The worldwide recession is still squeezing the European travel market, but the online sector is likely to be the star next year, as it was in 2009. Consumers are turning to the web more and more to book their travel in Europe, and this will have a profound effect on how travel products and services are sold.

1. Up a third: PhoCusWright forecasts that the online segment of the travel market will hit 34 percent of the entire industry in Europe in 2010. Customers will turn to the internet to find better bargains, accelerating the shift from offline to online. At the end of 2008, online accounted for only 28% of European travel sales.

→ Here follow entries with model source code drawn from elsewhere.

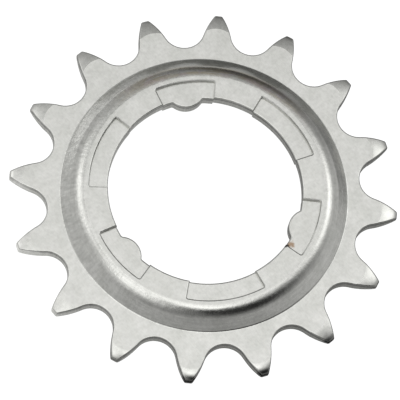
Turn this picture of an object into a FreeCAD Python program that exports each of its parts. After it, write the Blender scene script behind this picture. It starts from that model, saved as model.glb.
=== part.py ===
"""A dished bicycle sprocket: one steel sheet with sixteen teeth round a raised flange with a three-lug bore.

Millimetres and degrees. Z is the axis of the bore. The back of the tooth plate lies at Z = 0 and the
flange stands above it. One tooth and one lug are centred on +X, so the XZ plane is a plane of symmetry.
"""
import FreeCAD, Part
import math
import os

# Sheet
SHEET = 2.3                  # thickness of the steel

# Bore, lugs and half-sheared segments
BORE_RADIUS = 17.65
LUGS = 3
LUG_HEIGHT = 1.45            # how far the crown of a lug stands in from the bore
LUG_ROUND = 3.6              # radius of a lug's crown
LUG_FOOT = 0.5               # hollow radius at the foot of a lug
SEGMENT_WIDTH = 3.35         # radial width of the half-sheared segments, out from the bore
SEGMENT_DROP = 0.7           # how far a segment is pushed through towards the back
LUG_SEGMENT_ANGLE = 30.5     # angle of a segment that carries a lug
PLAIN_SEGMENT_ANGLE = 39.6   # angle of a segment between two lugs

# Dish
FLANGE_MARGIN = 0.7          # flat left between the segments and the shoulder of the dish
DISH_RISE = 2.6              # height of the flange above the tooth plate, face to face
DISH_SLOPE = 42.0            # angle of the dish wall from the plate
SHOULDER_BEND = 4.0          # outside radius of the bend at the shoulder, on the front
FOOT_BEND = 2.5              # outside radius of the bend at the foot, on the back

# Teeth
TEETH = 16
CHAIN_PITCH = 12.7
SEAT_RADIUS = 3.9            # roller seat, centred on the pitch circle
FLANK_RADIUS = 18.0          # convex flank between the seat and the tip
TIP_HEIGHT = 2.85            # height of the tips above the pitch circle
TIP_WIDTH = 1.33             # width of a tip between its corners, before they are rounded
TIP_CORNER = 0.35            # rounding of the two corners of a tip, seen from the front

# Side relief of the teeth, the same on both faces
RELIEF_LENGTH = 2.95         # radial length of the relief, back from the tip
RELIEF_SLOPE = 6.0           # slope where the relief leaves the plate
RELIEF_RADIUS = 14.0         # convex radius of the relief

# Front edges, drawn in where the punch entered
TOOTH_DRAW = 0.2             # round the teeth
FLANGE_DRAW = 0.15           # round the bore, the lugs and the hollows over the segments

# Worked out from the sizes above
LUG_ANGLE = 360.0 / LUGS
LUG_TIP_RADIUS = BORE_RADIUS - LUG_HEIGHT
SEGMENT_RADIUS = BORE_RADIUS + SEGMENT_WIDTH
FLANGE_TOP = SHEET + DISH_RISE
WALL_RUN = DISH_RISE / math.tan(math.radians(DISH_SLOPE))
HALF_SLOPE = math.tan(math.radians(DISH_SLOPE / 2))
DISH_RADIUS = SEGMENT_RADIUS + FLANGE_MARGIN + SHOULDER_BEND * HALF_SLOPE + WALL_RUN
TOOTH_ANGLE = 360.0 / TEETH
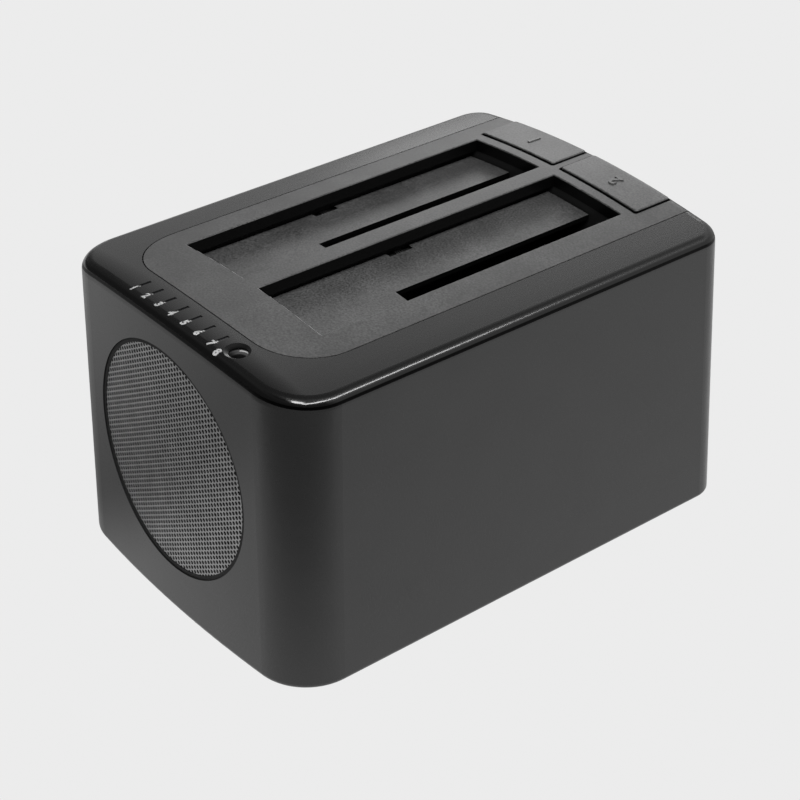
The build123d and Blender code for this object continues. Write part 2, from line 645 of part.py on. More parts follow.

2. Priceline’s the one to beat: Priceline has lagged the three largest online travel agencies – Expedia, Orbitz and Travelocity – for years, but Priceline has seized some serious market share through the travel recession, due in large part to its acquisition of European company Booking.com. Priceline could take the #2 spot next year and will be well-positioned for the future.3. Metasearch arrival: Finally, there will be a solution to the fragmented online travel market! PhoCusWright forecasts the growth of sites that search across sites, which makes sense given that financial concerns are driving travel buyers to the web instead of traditional venues. There’s demand already, and economic conditions will feed the trend.

4. Big in Germany: Germany’s been gaining ground in the European travel market. In 2008, the country was responsible for only 17 percent of the space. Look for it to hit 20 percent by 2011, PhoCusWright says.

5. Look south for sunshine: Online penetration has topped 40 percent in the United Kingdom, and France and Germany are making progress. The easy wins are in the past. So, the travel business is looking toward the emerging travel markets of Europe: in the south and east.

There’s plenty on the agenda for the European travel market next year. Even in what will continue to be a tight economic environment, there’s plenty of room for growth. No doubt, the most important factor will be the recession, which will shape travel company behavior by driving buyers to seek better deals. The perception that online is the place to save will accelerate the push to electrons.